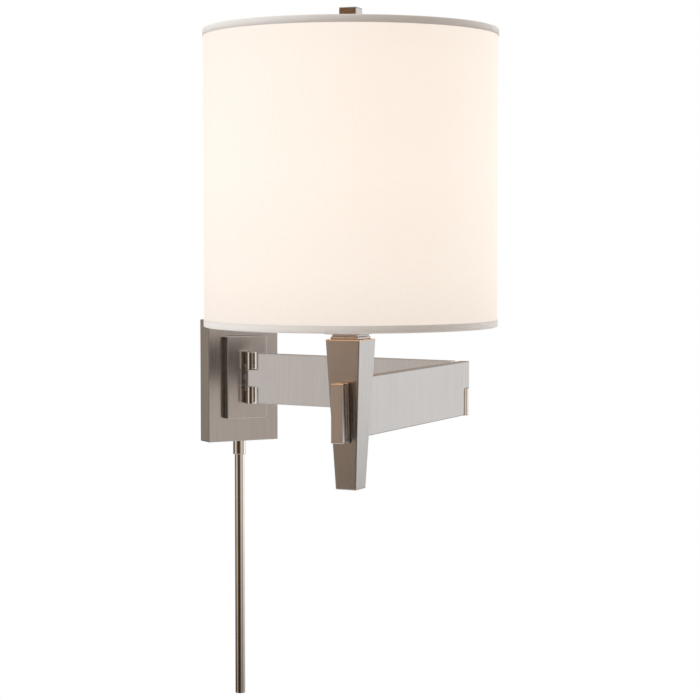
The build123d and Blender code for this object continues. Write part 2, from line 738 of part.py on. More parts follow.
with BuildPart() as harp_saddle:
    ear_middle = saddle_span / 2 + harp_wire_radius + running_clearance + saddle_thickness / 2
    block(socket_axis.offset(plate_top), 2 * ear_middle + saddle_thickness, saddle_width,
          saddle_thickness)
    block(socket_axis.offset(saddle_top), saddle_thickness, saddle_width, saddle_ear_height,
          [(-ear_middle, 0), (ear_middle, 0)])
    bar(socket_axis.offset(plate_top), nipple_radius + running_clearance, saddle_thickness,
        mode=Mode.SUBTRACT)

with BuildPart() as socket_cap:
    bar(socket_axis.offset(saddle_top), socket_radius, socket_cap_height)
    fillet(socket_cap.faces().sort_by(Axis.Z)[0].edges(), socket_cap_edge_radius)
    bar(socket_axis.offset(nut_base), socket_radius - socket_cap_wall,
        socket_cap_height - socket_cap_wall, mode=Mode.SUBTRACT)
    bar(socket_axis.offset(saddle_top), nipple_radius + running_clearance, socket_cap_wall,
        mode=Mode.SUBTRACT)

sleeve_radius = socket_radius - socket_cap_wall - running_clearance
sleeve_base = saddle_top + socket_sleeve_lift
with BuildPart() as socket_sleeve:
    ring(socket_axis.offset(sleeve_base), sleeve_radius, sleeve_radius - socket_sleeve_wall,
         socket_sleeve_height)

with BuildPart() as socket_core:
    bar(socket_axis.offset(sleeve_base), sleeve_radius - socket_sleeve_wall - running_clearance,
        socket_core_height)

shell_base = sleeve_base + socket_core_height
with BuildPart() as socket_screw_shell:
    ring(socket_axis.offset(shell_base), screw_shell_outer_radius,
         screw_shell_outer_radius - screw_shell_wall, screw_shell_height)

bulb_base_low = shell_base + bulb_base_gap
glass_low = bulb_base_low + bulb_base_height
with BuildPart() as bulb_base:
    bar(socket_axis.offset(bulb_base_low), bulb_base_radius, bulb_base_height)
    bar(socket_axis.offset(shell_base + hole_clearance), bulb_contact_radius, bulb_base_gap)


def envelope(neck, globe, mode=Mode.ADD):
    """Glass envelope: a cone from the neck that runs smoothly into a globe."""
    reach = sqrt(neck**2 + bulb_centre_height**2)
    dip = asin(globe / reach) - atan2(neck, bulb_centre_height)
    centre = glass_low + bulb_centre_height
    shoulder = (globe * cos(dip), centre - globe * sin(dip))
    side = (globe * cos(radians(globe_angle)), centre + globe * sin(radians(globe_angle)))
    with BuildSketch(Plane(origin=stem_axis, x_dir=(1, 0, 0), z_dir=(0, -1, 0))) as half:
        with BuildLine():
            Polyline((0, centre + globe), (0, glass_low), (neck, glass_low), shoulder)
            ThreePointArc(shoulder, side, (0, centre + globe))
        make_face()
    revolve(half.sketch, Axis(stem_axis, (0, 0, 1)), mode=mode)


with BuildPart() as bulb_glass:
    envelope(bulb_base_radius, bulb_radius)
    envelope(bulb_base_radius - bulb_wall, bulb_radius - bulb_wall, Mode.SUBTRACT)

# ---------------------------------------------------------------- harp
harp_plane = Plane(origin=stem_axis, x_dir=(1, 0, 0), z_dir=(0, -1, 0))
hub_middle = shade_top - spider_drop
hub_low = hub_middle - spider_hub_thickness / 2
disc_low = hub_low - harp_disc_thickness
harp_top = disc_low - harp_wire_radius + harp_disc_overlap
leg = saddle_span / 2
leg_low = saddle_top + running_clearance

with BuildPart() as harp:
    with BuildLine(harp_plane) as harp_path:
        right_side = [(leg, leg_low), (leg, saddle_top + harp_foot_height),
                      (harp_half_width, saddle_top + harp_shoulder_low),
                      (harp_half_width, saddle_top + harp_shoulder_high), (leg / 2, harp_top)]
        left_side = [(-x, z) for x, z in reversed(right_side)]
        FilletPolyline(*right_side, *left_side, radius=harp_bend_radius)
    with BuildSketch(Plane(origin=harp_path.line @ 0, z_dir=harp_path.line % 0)):
        Circle(harp_wire_radius)
    sweep()
    bar(socket_axis.offset(disc_low), harp_disc_radius, harp_disc_thickness)
    bar(socket_axis.offset(disc_low), stud_radius, harp_disc_thickness + stud_height)

# ---------------------------------------------------------------- shade
shade_inner = shade_radius - shade_wall
ring_radius = shade_inner - ring_wire_radius - ring_gap


def wire_ring(height):
    with BuildSketch(harp_plane) as wire:
        with Locations((ring_radius, height)):
            Circle(ring_wire_radius)
    revolve(wire.sketch, Axis(stem_axis, (0, 0, 1)))


with BuildPart() as shade_spider:
    ring(socket_axis.offset(hub_low), spider_hub_radius, stud_radius + hole_clearance,
         spider_hub_thickness)
    wire_ring(shade_top - ring_inset)
    for angle in (30, 150, 270):
        inner_end = stem_axis + direction(angle) * (spider_hub_radius - spoke_root) + Vector(0, 0, hub_middle)
        outer_end = stem_axis + direction(angle) * ring_radius + Vector(0, 0, shade_top - ring_inset)
        outer_end -= Vector(0, 0, spider_arm_radius - ring_wire_radius)
        spoke = outer_end - inner_end
        bar(Plane(origin=inner_end, z_dir=spoke), spider_arm_radius, spoke.length)

with BuildPart() as shade_bottom_ring:
    wire_ring(shade_bottom + ring_inset)

with BuildPart() as shade_drum:
    ring(socket_axis.offset(shade_bottom), shade_radius, shade_inner, shade_height)

with BuildPart() as shade_top_trim:
    ring(socket_axis.offset(shade_top - trim_width), shade_radius + trim_thickness, shade_radius,
         trim_width)

with BuildPart() as shade_bottom_trim:
    ring(socket_axis.offset(shade_bottom), shade_radius + trim_thickness, shade_radius, trim_width)

# ---------------------------------------------------------------- finial
finial_base = hub_low + spider_hub_thickness
with BuildPart() as finial:
    finial_plan = plan_plane(stem_axis, arm_two_angle + finial_turn)
    block(finial_plan.offset(finial_base + finial_neck_height), finial_width, finial_width,
          finial_height)
    fillet(finial.edges(), finial_edge_radius)
    bar(finial_plan.offset(finial_base), finial_neck_radius, finial_neck_height + overlap)
    bar(finial_plan.offset(finial_base), stud_radius + running_clearance, stud_height + overlap,
        mode=Mode.SUBTRACT)

# ---------------------------------------------------------------- export
pieces = {
    "mounting_bracket": mounting_bracket,
    "backplate": backplate,
    "backplate_set_screws": backplate_set_screws,
    "hinge_plate": hinge_plate,
    "hinge_plate_screws": hinge_plate_screws,
    "wire_bushing": wire_bushing,
    "upper_wall_knuckle": upper_wall_knuckle,
    "lower_wall_knuckle": lower_wall_knuckle,
    "knuckle_screws": knuckle_screws,
    "wall_hinge_pin": wall_hinge_pin,
    "wall_hinge_washers": wall_hinge_washers,
    "wire_nuts": wire_nuts,
    "cord_collar": cord_collar,
    "collar_nut": collar_nut,
    "cord_cover_tube": cord_cover_tube,
    "arm_one_body": arm_one_body,
    "arm_one_strip": arm_one_strip,
    "arm_one_strip_screws": arm_one_strip_screws,
    "arm_one_cable": arm_one_cable,
    "elbow_knuckle": elbow_knuckle,
    "elbow_knuckle_screw": elbow_knuckle_screw,
    "elbow_pin": elbow_pin,
    "elbow_washer": elbow_washer,
    "arm_two_body": arm_two_body,
    "arm_two_strip": arm_two_strip,
    "arm_two_strip_screws": arm_two_strip_screws,
    "arm_two_cable": arm_two_cable,
    "stem_screws": stem_screws,
    "stem_shell": stem_shell,
    "stem_end_cap": stem_end_cap,
    "stem_cable": stem_cable,
    "neck_block": neck_block,
    "socket_plate": socket_plate,
    "switch_base": switch_base,
    "switch_core": switch_core,
    "switch_pin": switch_pin,
    "switch_paddle": switch_paddle,
    "lamp_nipple": lamp_nipple,
    "nipple_nut": nipple_nut,
    "socket_nut": socket_nut,
    "harp_saddle": harp_saddle,
    "harp": harp,
    "socket_cap": socket_cap,
    "socket_sleeve": socket_sleeve,
    "socket_core": socket_core,
    "socket_screw_shell": socket_screw_shell,
    "bulb_base": bulb_base,
    "bulb_glass": bulb_glass,
    "shade_spider": shade_spider,
    "shade_bottom_ring": shade_bottom_ring,
    "shade_drum": shade_drum,
    "shade_top_trim": shade_top_trim,
    "shade_bottom_trim": shade_bottom_trim,
    "finial": finial,
}
os.makedirs("parts", exist_ok=True)
for node, piece in pieces.items():
    piece.part.label = node
    export_step(piece.part, f"parts/{node}.step")
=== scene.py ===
import json
import math

import bmesh
import bpy
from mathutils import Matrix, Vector

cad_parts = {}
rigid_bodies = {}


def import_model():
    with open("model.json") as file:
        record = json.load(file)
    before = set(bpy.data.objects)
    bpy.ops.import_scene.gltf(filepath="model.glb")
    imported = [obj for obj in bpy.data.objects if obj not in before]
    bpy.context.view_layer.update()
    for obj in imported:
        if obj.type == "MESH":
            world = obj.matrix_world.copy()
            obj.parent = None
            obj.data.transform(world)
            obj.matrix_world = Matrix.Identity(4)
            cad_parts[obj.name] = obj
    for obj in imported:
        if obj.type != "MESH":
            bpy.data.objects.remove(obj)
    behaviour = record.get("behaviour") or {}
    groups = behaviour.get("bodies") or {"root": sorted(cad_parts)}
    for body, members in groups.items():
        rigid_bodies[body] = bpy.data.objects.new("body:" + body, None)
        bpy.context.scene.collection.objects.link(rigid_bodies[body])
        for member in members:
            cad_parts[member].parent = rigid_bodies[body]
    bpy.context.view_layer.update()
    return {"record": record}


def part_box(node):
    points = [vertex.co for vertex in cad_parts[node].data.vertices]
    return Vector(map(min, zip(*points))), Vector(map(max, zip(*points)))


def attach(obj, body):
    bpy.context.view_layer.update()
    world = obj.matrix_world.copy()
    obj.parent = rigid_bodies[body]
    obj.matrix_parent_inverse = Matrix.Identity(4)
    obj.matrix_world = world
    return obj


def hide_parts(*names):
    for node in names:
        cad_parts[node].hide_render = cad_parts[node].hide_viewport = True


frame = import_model()

# ---------------------------------------------------------------- places read from the frame
shade_low, shade_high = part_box("shade_drum")
axis_x = (shade_low.x + shade_high.x) / 2
axis_y = (shade_low.y + shade_high.y) / 2
shade_radius = (shade_high.x - shade_low.x) / 2
shade_axis = Vector((axis_x, axis_y, 0))
trim_low, trim_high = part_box("shade_top_trim")
trim_width = trim_high.z - trim_low.z
trim_radius = (trim_high.x - trim_low.x) / 2
ring_low, ring_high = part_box("shade_bottom_ring")
ring_wire_radius = (ring_high.z - ring_low.z) / 2
ring_radius = (ring_high.x - ring_low.x) / 2 - ring_wire_radius
bulb_low, bulb_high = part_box("bulb_glass")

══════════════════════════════

PROBLEM STATEMENT: Quote only the stretch of lines that starts the data above and ends with the line containing "hole_clearance), bulb_contact_radius, bulb_base_gap)", both included.

FULL SOLUTION:
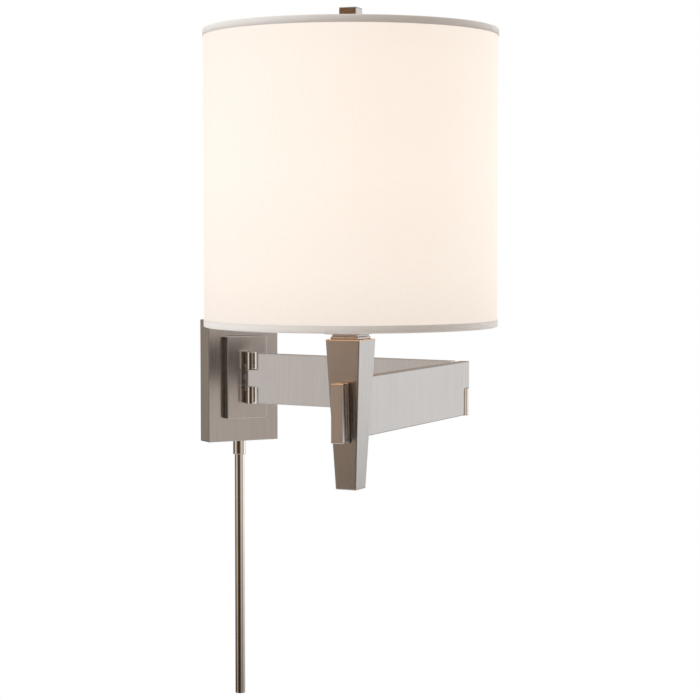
The build123d and Blender code for this object continues. Write part 2, from line 738 of part.py on. More parts follow.
with BuildPart() as harp_saddle:
    ear_middle = saddle_span / 2 + harp_wire_radius + running_clearance + saddle_thickness / 2
    block(socket_axis.offset(plate_top), 2 * ear_middle + saddle_thickness, saddle_width,
          saddle_thickness)
    block(socket_axis.offset(saddle_top), saddle_thickness, saddle_width, saddle_ear_height,
          [(-ear_middle, 0), (ear_middle, 0)])
    bar(socket_axis.offset(plate_top), nipple_radius + running_clearance, saddle_thickness,
        mode=Mode.SUBTRACT)

with BuildPart() as socket_cap:
    bar(socket_axis.offset(saddle_top), socket_radius, socket_cap_height)
    fillet(socket_cap.faces().sort_by(Axis.Z)[0].edges(), socket_cap_edge_radius)
    bar(socket_axis.offset(nut_base), socket_radius - socket_cap_wall,
        socket_cap_height - socket_cap_wall, mode=Mode.SUBTRACT)
    bar(socket_axis.offset(saddle_top), nipple_radius + running_clearance, socket_cap_wall,
        mode=Mode.SUBTRACT)

sleeve_radius = socket_radius - socket_cap_wall - running_clearance
sleeve_base = saddle_top + socket_sleeve_lift
with BuildPart() as socket_sleeve:
    ring(socket_axis.offset(sleeve_base), sleeve_radius, sleeve_radius - socket_sleeve_wall,
         socket_sleeve_height)

with BuildPart() as socket_core:
    bar(socket_axis.offset(sleeve_base), sleeve_radius - socket_sleeve_wall - running_clearance,
        socket_core_height)

shell_base = sleeve_base + socket_core_height
with BuildPart() as socket_screw_shell:
    ring(socket_axis.offset(shell_base), screw_shell_outer_radius,
         screw_shell_outer_radius - screw_shell_wall, screw_shell_height)

bulb_base_low = shell_base + bulb_base_gap
glass_low = bulb_base_low + bulb_base_height
with BuildPart() as bulb_base:
    bar(socket_axis.offset(bulb_base_low), bulb_base_radius, bulb_base_height)
    bar(socket_axis.offset(shell_base + hole_clearance), bulb_contact_radius, bulb_base_gap)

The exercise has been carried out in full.